WHAT THE TASK REQUIRES. The records below hold a stretch from the line with "actuator(prefix, drive, outward, pivot, pivot)" through the line with "obj.data.transform(world)"; return exactly those lines, ends included, and nothing more.

RECORD SET.
**********

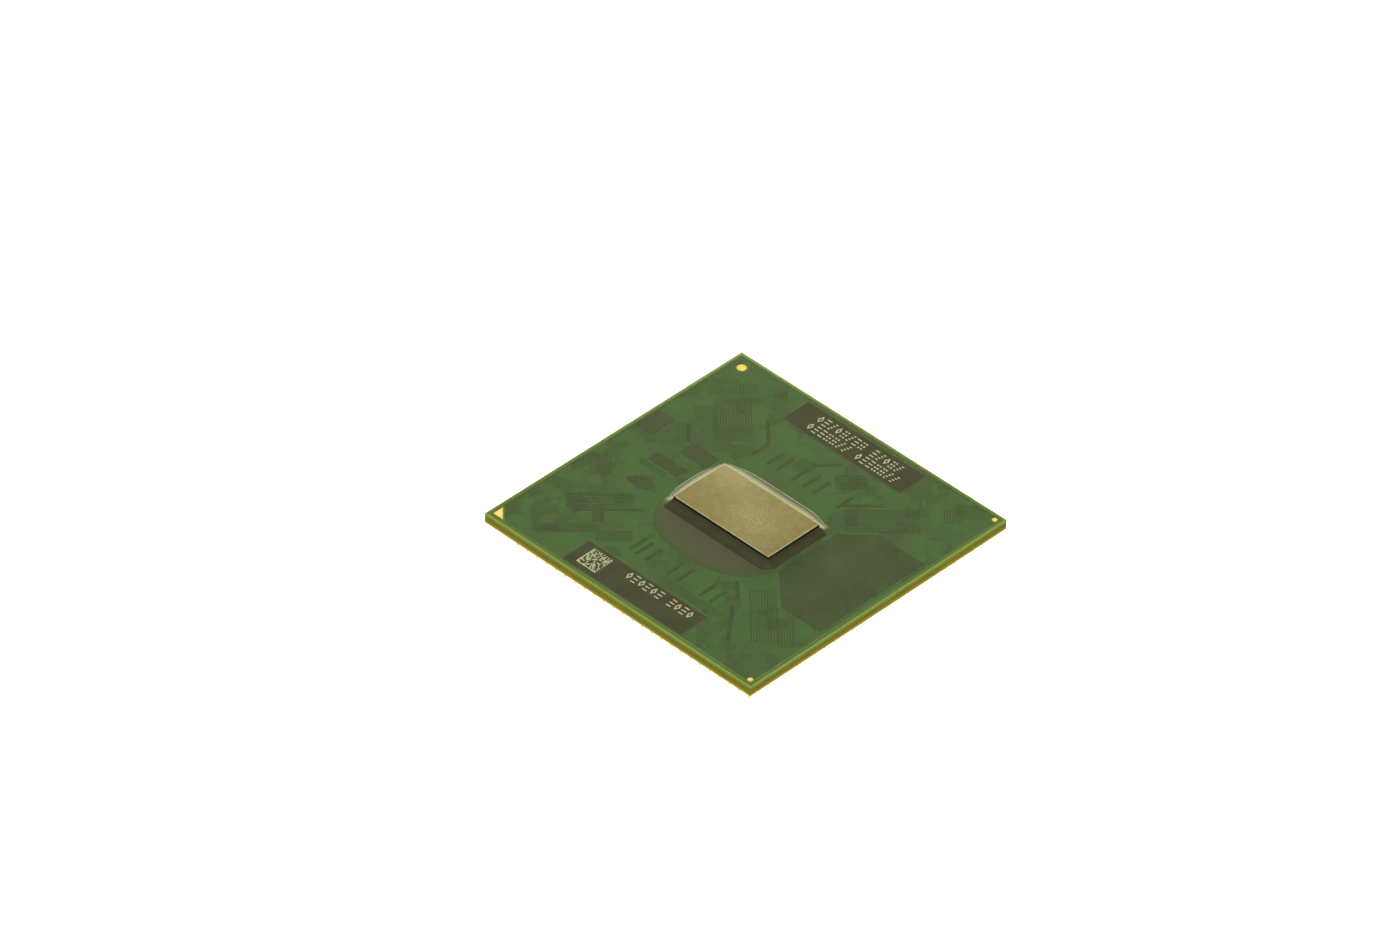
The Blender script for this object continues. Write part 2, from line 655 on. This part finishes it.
silicon = Finish("ground_silicon", Specular_IOR_Level=0.45)
height_left = silicon.sum("SUBTRACT", die_high.z / MM, silicon.axis("Z"))
on_side = silicon.between(height_left, 0.02, 0.032)
mottle = silicon.noise(0.35, detail=5.0, roughness=0.65)
fine_mottle = silicon.noise(0.06, detail=3.0)
grinding = silicon.noise(0.5, detail=3.0, stretch=(1.0, 22.0, 1.0), turned=math.radians(38))
back_shade = silicon.ramp(mottle, (0.3, (0.19, 0.158, 0.056)), (0.5, (0.215, 0.184, 0.069)),
                          (0.68, (0.255, 0.222, 0.088)))
back_shade = silicon.mix(silicon.between(grinding, 0.6, 0.74), back_shade, (0.27, 0.235, 0.115))
warm = silicon.between(silicon.noise(1.4, detail=2.0), 0.52, 0.68)
back_shade = silicon.mix(silicon.sum("MULTIPLY", warm, 0.25), back_shade, (0.25, 0.185, 0.07))

dusty_x = silicon.sum("SUBTRACT", silicon.axis("X"), 1.7)
dusty_y = silicon.sum("SUBTRACT", silicon.axis("Y"), -1.0)
from_dusty = silicon.sum("SQRT", silicon.sum("ADD", silicon.sum("MULTIPLY", dusty_x, dusty_x),
                                             silicon.sum("MULTIPLY", dusty_y, dusty_y)))
dusty = silicon.between(from_dusty, 4.2, 0.6)
flecks = silicon.sum("MULTIPLY", dusty, silicon.between(fine_mottle, 0.5, 0.62))
back_shade = silicon.mix(flecks, back_shade, (0.42, 0.4, 0.25))

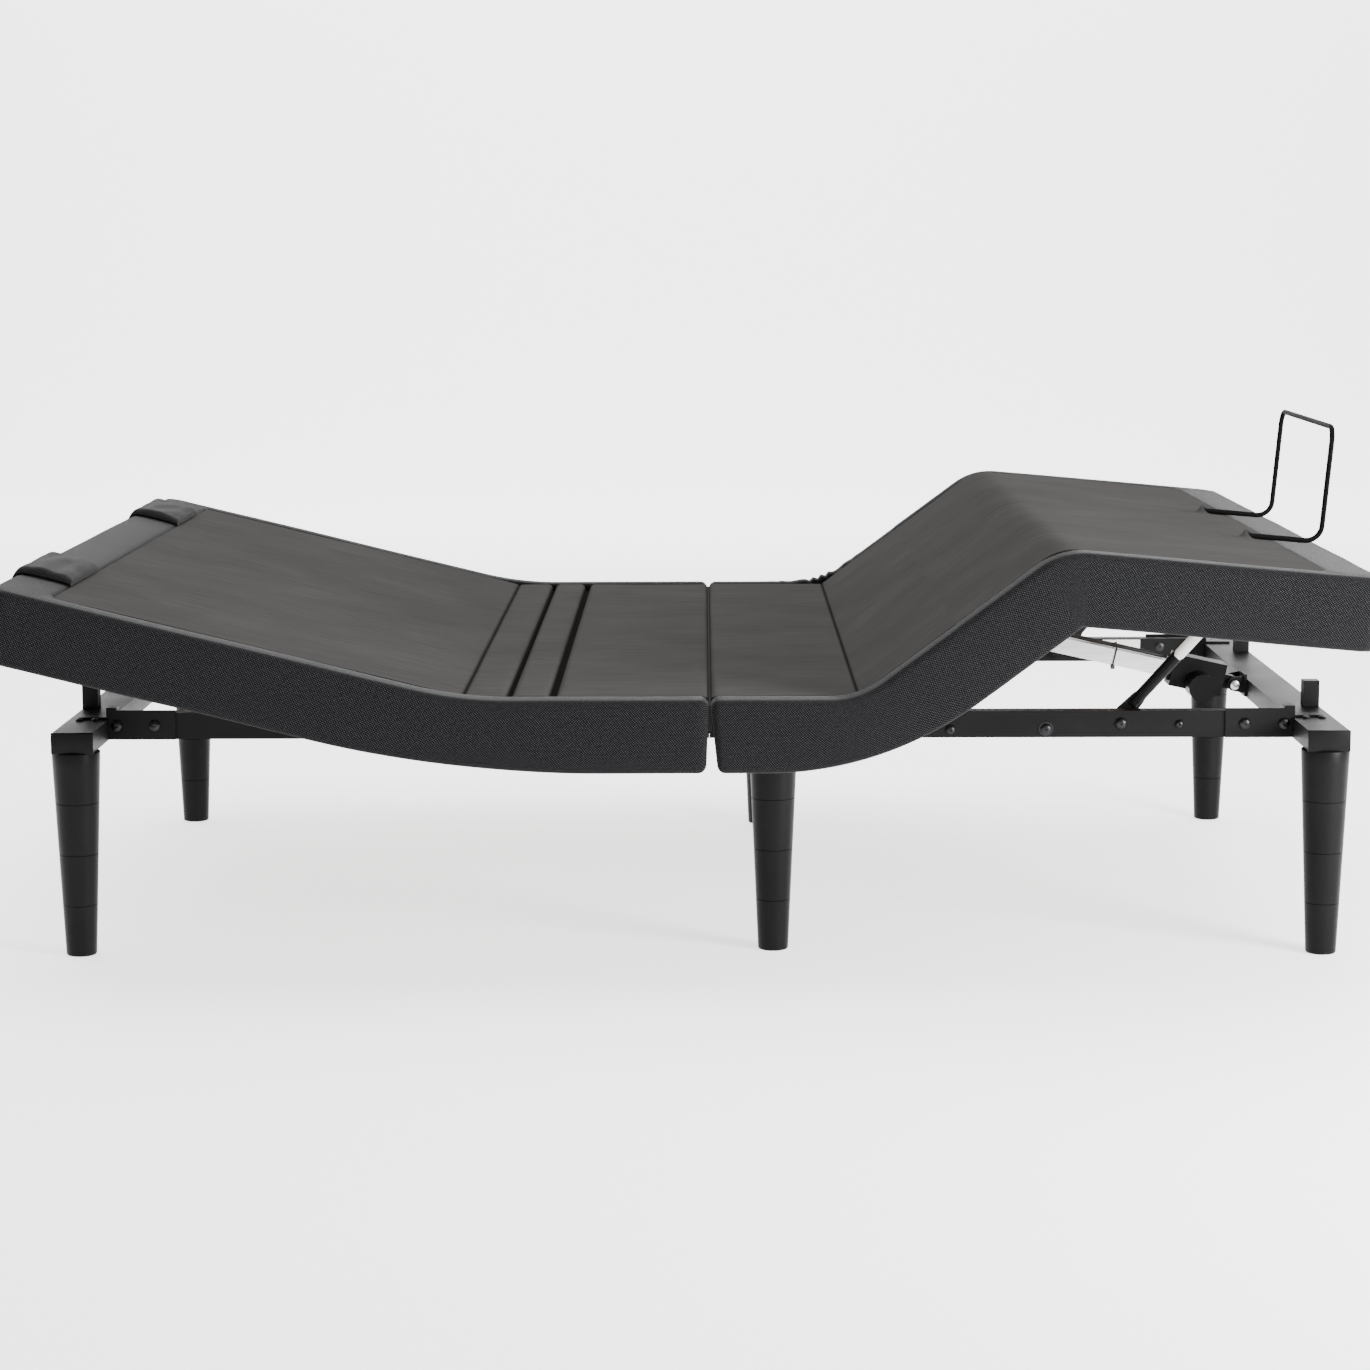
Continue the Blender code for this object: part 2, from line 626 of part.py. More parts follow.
def retainer(parent):
    """A wire hoop that lies on the deck and stands up at the foot edge."""
    z = DECK_SKIN + WIRE_RADIUS + 0.0022
    edge = CALF_LENGTH - 0.004
    top = DECK_SKIN + RETAINER_HEIGHT
    half = RETAINER_HALF
    middle = RETAINER_Y
    bend = RETAINER_BEND
    points = []
    for side in (-1, 1):
        run = [Vector((edge - RETAINER_RUN, middle + side * half, z)),
               Vector((edge - bend, middle + side * half, z))]
        for i in range(1, 7):
            turn = math.radians(15 * i)
            run.append(Vector((edge - bend + bend * math.sin(turn), middle + side * half,
                               z + bend - bend * math.cos(turn))))
        run.append(Vector((edge, middle + side * half, top - bend)))
        for i in range(1, 7):
            turn = math.radians(15 * i)
            run.append(Vector((edge, middle + side * (half - bend + bend * math.cos(turn)),
                               top - bend + bend * math.sin(turn))))
        points += run if side < 0 else list(reversed(run))
    tube("foot_retainer_bar", points, WIRE_RADIUS, "powder_coated_steel", parent)


def strap_loop(name, side, parent):
    """A padded band that arches over a hand space, open at both ends."""
    outer_x = -HEAD_LENGTH + 0.004
    inner_x = outer_x + LOOP_LENGTH
    base = DECK_SKIN + GAP
    middle = (outer_x + inner_x) / 2
    half = LOOP_LENGTH / 2

    def arch(inset):
        points = []
        for i in range(13):
            turn = math.pi * i / 12
            x = middle + (half - inset) * math.cos(turn)
            z = base + (LOOP_HEIGHT - inset) * math.sin(turn) ** 0.6
            points.append((x, z))
        return points

    outline = arch(0.0) + list(reversed(arch(LOOP_WALL)))
    ys = (side * LOOP_Y - LOOP_HALF, side * LOOP_Y + LOOP_HALF)
    solid(name, prism(outline, *ys), "woven_fabric", parent)


# Drives. Each pivot is (x, z) in the base frame; turns are at rest, above level.
FOOT_LIFT = {"pivot": (0.260, 0.325), "reach": 0.200, "roller": 0.020,
             "turn": math.radians(48.44), "clevis": 0.138, "clevis_turn": math.radians(9.5)}
HEAD_LIFT = {"pivot": (-0.395, 0.330), "reach": 0.260, "roller": 0.018,
             "turn": math.radians(19.98), "clevis": 0.110, "clevis_turn": math.radians(9.0)}
FOOT_PIN = (0.852, 0.326)
HEAD_PIN = (-0.8785, 0.326)


def clevis_point(lift, outward):
    """Where the lift arm's clevis pin stands at rest, in the base frame."""
    turn = lift["turn"] + lift["clevis_turn"]
    x, z = lift["pivot"]
    return x + outward * lift["clevis"] * math.cos(turn), z + lift["clevis"] * math.sin(turn)


def reach_and_turn(pin, target):
    """Distance from an actuator's pin to its target, and the rise of that line above level."""
    dx = target[0] - pin[0]
    dz = target[1] - pin[1]
    return math.hypot(dx, dz), math.atan2(dz, abs(dx))


KNEE = (THIGH_HINGE_X + THIGH_LENGTH * math.cos(THIGH_ANGLE),
        HINGE_Z + THIGH_LENGTH * math.sin(THIGH_ANGLE))
CALF_LUG = (KNEE[0] + CALF_LUG_X * math.cos(CALF_ANGLE) - CALF_LUG_DROP * math.sin(CALF_ANGLE),
            KNEE[1] - CALF_LUG_X * math.sin(CALF_ANGLE) - CALF_LUG_DROP * math.cos(CALF_ANGLE))
LINK_LENGTH = math.hypot(CALF_LUG[0] - LINK_FOOT[0], CALF_LUG[1] - LINK_FOOT[1])
LINK_ANGLE = math.atan2(CALF_LUG[1] - LINK_FOOT[1], CALF_LUG[0] - LINK_FOOT[0])


def base_frame(parent):
    end_tube("head_cross_tube", HEAD_TUBE_X, 1, -1, parent)
    end_tube("foot_cross_tube", FOOT_TUBE_X, -1, 1, parent)
    low = (MID_TUBE_X - TUBE_WIDTH / 2, -RAIL_INNER_Y + GAP, LEG_HEIGHT)
    high = (MID_TUBE_X + TUBE_WIDTH / 2, RAIL_INNER_Y - GAP, LEG_HEIGHT + TUBE_HEIGHT)
    solid("mid_cross_tube", box(low, high), "powder_coated_steel", parent,
          cuts=[hollow(low, high, 1)])
    rails(parent)
    for side_name, side in SIDES:
        corner_bracket("corner_bracket_head_" + side_name, HEAD_TUBE_X, 1, side, parent)
        corner_bracket("corner_bracket_foot_" + side_name, FOOT_TUBE_X, -1, side, parent)
        leg("leg_head_" + side_name, HEAD_TUBE_X, side * END_LEG_Y, parent)
        leg("leg_mid_" + side_name, MID_TUBE_X, side * MID_LEG_Y, parent)
        leg("leg_foot_" + side_name, FOOT_TUBE_X, side * END_LEG_Y, parent)
    actuator_bracket("head_actuator_bracket", HEAD_PIN, HEAD_TUBE_X, 1, parent)
    actuator_bracket("foot_actuator_bracket", FOOT_PIN, FOOT_TUBE_X, -1, parent)


def seat(parent):
    seat_frame("seat_frame_head", HEAD_HINGE_X, -SEAM_HALF, HEAD_HINGE_X, (-0.300, -0.100), parent)
    seat_frame("seat_frame_foot", SEAM_HALF, THIGH_HINGE_X, THIGH_HINGE_X, (0.030, 0.175), parent)
    edges = (HEAD_HINGE_X + BOARD_SETBACK, -0.2885, -0.2785, -0.2285, -0.2155, -SEAM_HALF)
    board("seat_slat_head", edges[0], edges[1], HINGE_Z, parent)
    board("seat_slat_middle", edges[2], edges[3], HINGE_Z, parent)
    board("seat_board_head", edges[4], edges[5], HINGE_Z, parent)
    board("seat_board_foot", SEAM_HALF, THIGH_HINGE_X - BOARD_SETBACK, HINGE_Z, parent)
    for side_name, side in SIDES:
        side_border("seat_border_head_" + side_name,
                    border_outline(HEAD_HINGE_X + 0.0085, -SEAM_HALF, HINGE_Z), side, parent)
        side_border("seat_border_foot_" + side_name,
                    border_outline(SEAM_HALF, THIGH_HINGE_X - 0.006, HINGE_Z), side, parent)
    hinge_rod("hinge_rod_head", HEAD_HINGE_X, HINGE_Z, parent)
    hinge_rod("hinge_rod_thigh", THIGH_HINGE_X, HINGE_Z, parent)
    solid("control_box", box((0.130, 0.070, 0.331), (0.228, 0.260, 0.3752)), "black_plastic", parent)
    solid("power_supply", box((-0.230, -0.250, 0.333), (-0.130, -0.080, 0.3752)),
          "black_plastic", parent)


def head_section(parent):
    section_frame("head_frame", -1, HEAD_LENGTH, ((0.040, BEAM_Y), (0.350, 0.50), (0.600, 0.50)), parent)
    board("head_board", -HEAD_LENGTH + BORDER_WIDTH + 0.001, -BOARD_SETBACK, 0.0, parent)
    wrap_border("head_border", border_outline(-0.0085, -HEAD_LENGTH, 0.0), -HEAD_LENGTH, parent)
    for side_name, side in SIDES:
        strap_loop("head_strap_loop_" + side_name, side, parent)


def thigh_section(parent):
    section_frame("thigh_frame", 1, THIGH_LENGTH, ((0.070, BEAM_Y), (0.275, 0.50)), parent, far_lug=True)
    board("thigh_board", BOARD_SETBACK, THIGH_LENGTH - KNEE_SETBACK, 0.0, parent)
    for side_name, side in SIDES:
        outline = border_outline(0.006, THIGH_LENGTH - 0.002, 0.0, lean_end=0.0425)
        side_border("thigh_border_" + side_name, outline, side, parent)
    hinge_rod("hinge_rod_knee", THIGH_LENGTH, 0.0, parent)


def calf_section(parent):
    section_frame("calf_frame", 1, CALF_LENGTH, ((0.060, 0.50), (CALF_LUG_X, 0.3925), (0.380, 0.50)),
                  parent, joined=calf_link_lugs())
    board("calf_board", KNEE_SETBACK, CALF_LENGTH - BORDER_WIDTH - 0.001, 0.0, parent)
    wrap_border("calf_border", border_outline(0.002, CALF_LENGTH, 0.0, lean_start=0.0425),
                CALF_LENGTH, parent)
    retainer(parent)


def leads(base, foot_actuator):
    """The motor lead: from the control box to the foot drive, and along the drive's profile."""
    route = ((0.2298, 0.090, 0.356), (0.242, 0.090, 0.356), (0.300, 0.066, 0.357),
             (0.360, 0.044, 0.354), (0.420, 0.032, 0.360))
    tube("foot_motor_lead", smooth_path(route), LEAD_RADIUS, "cable_jacket", base)
    height = PROFILE_HEIGHT / 2 + LEAD_RADIUS + 0.0006
    run = ((-0.118, 0.007, height), (-0.200, 0.006, height), (-0.270, 0.006, height),
           (-0.325, 0.008, height))
    tube("foot_actuator_lead", smooth_path(run), LEAD_RADIUS, "cable_jacket", foot_actuator)
    route = ((-0.2322, -0.120, 0.354), (-0.246, -0.120, 0.354), (-0.330, -0.080, 0.355),
             (-0.395, -0.055, 0.3585), (-0.460, -0.040, 0.352))
    tube("head_motor_lead", smooth_path(route), LEAD_RADIUS, "cable_jacket", base)


def main():
    clear_scene()
    base = empty("base", (ORIGIN_SHIFT, 0.0, 0.0))
    base_frame(base)
    seat(base)
    head_section(empty("head_hinge", (HEAD_HINGE_X, 0, HINGE_Z), HEAD_ANGLE, base))
    thigh_hinge = empty("thigh_hinge", (THIGH_HINGE_X, 0, HINGE_Z), -THIGH_ANGLE, base)
    thigh_section(thigh_hinge)
    calf_section(empty("knee_hinge", (THIGH_LENGTH, 0, 0), THIGH_ANGLE + CALF_ANGLE, thigh_hinge))
    link_pivot = empty("link_pivot", (LINK_FOOT[0], 0, LINK_FOOT[1]), -LINK_ANGLE, base)
    for side_name, side in SIDES:
        link("foot_link_" + side_name, side, link_pivot)
    for prefix, lift, pin, outward in (("head", HEAD_LIFT, HEAD_PIN, -1), ("foot", FOOT_LIFT, FOOT_PIN, 1)):
        x, z = lift["pivot"]
        lift_arm(prefix + "_lift_arm", lift, outward,
                 empty(prefix + "_lift_pivot", (x, 0, z), -outward * lift["turn"], base))
        reach, rise = reach_and_turn(pin, clevis_point(lift, outward))
        pivot = empty(prefix + "_actuator_pivot", (pin[0], 0, pin[1]), outward * rise, base)
        slack = 0.0165 if outward > 0 else 0.0215
        profile = 0.340 if outward > 0 else 0.300
        drive = {"profile": profile, "reach": reach, "slack": slack, "rod_start": profile - 0.100}
        actuator(prefix, drive, outward, pivot, pivot)
        if outward > 0:
            leads(base, pivot)


main()
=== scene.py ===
import json
import math

import bmesh
import bpy
from mathutils import Matrix, Vector, noise


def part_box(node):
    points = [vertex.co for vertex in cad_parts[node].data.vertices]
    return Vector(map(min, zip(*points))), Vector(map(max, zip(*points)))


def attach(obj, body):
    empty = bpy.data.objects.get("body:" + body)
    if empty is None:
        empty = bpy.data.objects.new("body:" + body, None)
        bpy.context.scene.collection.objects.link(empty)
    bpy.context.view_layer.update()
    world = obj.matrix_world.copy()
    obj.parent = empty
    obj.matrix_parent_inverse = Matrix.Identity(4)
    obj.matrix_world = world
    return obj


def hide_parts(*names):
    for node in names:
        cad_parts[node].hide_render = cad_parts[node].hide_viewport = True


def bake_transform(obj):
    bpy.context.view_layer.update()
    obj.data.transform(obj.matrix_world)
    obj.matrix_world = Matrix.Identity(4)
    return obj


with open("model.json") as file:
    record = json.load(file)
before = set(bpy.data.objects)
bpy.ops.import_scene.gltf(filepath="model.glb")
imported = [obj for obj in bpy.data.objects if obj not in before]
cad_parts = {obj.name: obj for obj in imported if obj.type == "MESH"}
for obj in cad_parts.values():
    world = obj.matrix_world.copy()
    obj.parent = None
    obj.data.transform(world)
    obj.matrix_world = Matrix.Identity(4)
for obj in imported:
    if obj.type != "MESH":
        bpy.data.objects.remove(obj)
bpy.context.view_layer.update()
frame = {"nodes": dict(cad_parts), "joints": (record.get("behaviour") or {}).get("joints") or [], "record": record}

NODES = frame["nodes"]
JOINTS = {j["name"]: j for j in frame["joints"]}

# Heights over the hinge line of a deck section, in metres
TOP = 0.0143
LOW = -0.0902
COVER_TOP = 0.0136
COVER_UNDER = 0.0105
CHANNEL_FLOOR = 0.0012

# Widths across the bed and round the border
HALF = 0.762
BORDER = 0.050
SEAM_Y = HALF - 0.0490
BAND = 0.082
CORNER_RADIUS = 0.030
LOW_ROUND = 0.008
TOP_ROUND = 0.0105
GAP_ROUND = 0.012

# Distances along the sections, from the hinge that each half folds at
HEAD_REACH = 0.677
THIGH_REACH = 0.348
FOOT_REACH = THIGH_REACH + 0.450
MID_THIGH = THIGH_REACH / 2
HEAD_GAP = 0.3485
FOOT_GAP = -0.2125
PANEL_INSET = 0.0020
SEAT_CHANNELS = ((0.0615, 0.0715), (0.1215, 0.1345))
LIP_U = FOOT_REACH - 0.119

# Side faces that hardware sits on
RAIL_INNER = 0.4100
RAIL_OUTER = 0.4352
BRACKET_FACE = 0.4390
BRACKET_BOLT_Z = 0.3260
LINK_Y = 0.3985
SIDES = (("near", -1), ("far", 1))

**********

SOLUTION TO THIS PROBLEM.
        actuator(prefix, drive, outward, pivot, pivot)
        if outward > 0:
            leads(base, pivot)


main()
=== scene.py ===
import json
import math

import bmesh
import bpy
from mathutils import Matrix, Vector, noise


def part_box(node):
    points = [vertex.co for vertex in cad_parts[node].data.vertices]
    return Vector(map(min, zip(*points))), Vector(map(max, zip(*points)))


def attach(obj, body):
    empty = bpy.data.objects.get("body:" + body)
    if empty is None:
        empty = bpy.data.objects.new("body:" + body, None)
        bpy.context.scene.collection.objects.link(empty)
    bpy.context.view_layer.update()
    world = obj.matrix_world.copy()
    obj.parent = empty
    obj.matrix_parent_inverse = Matrix.Identity(4)
    obj.matrix_world = world
    return obj


def hide_parts(*names):
    for node in names:
        cad_parts[node].hide_render = cad_parts[node].hide_viewport = True


def bake_transform(obj):
    bpy.context.view_layer.update()
    obj.data.transform(obj.matrix_world)
    obj.matrix_world = Matrix.Identity(4)
    return obj


with open("model.json") as file:
    record = json.load(file)
before = set(bpy.data.objects)
bpy.ops.import_scene.gltf(filepath="model.glb")
imported = [obj for obj in bpy.data.objects if obj not in before]
cad_parts = {obj.name: obj for obj in imported if obj.type == "MESH"}
for obj in cad_parts.values():
    world = obj.matrix_world.copy()
    obj.parent = None
    obj.data.transform(world)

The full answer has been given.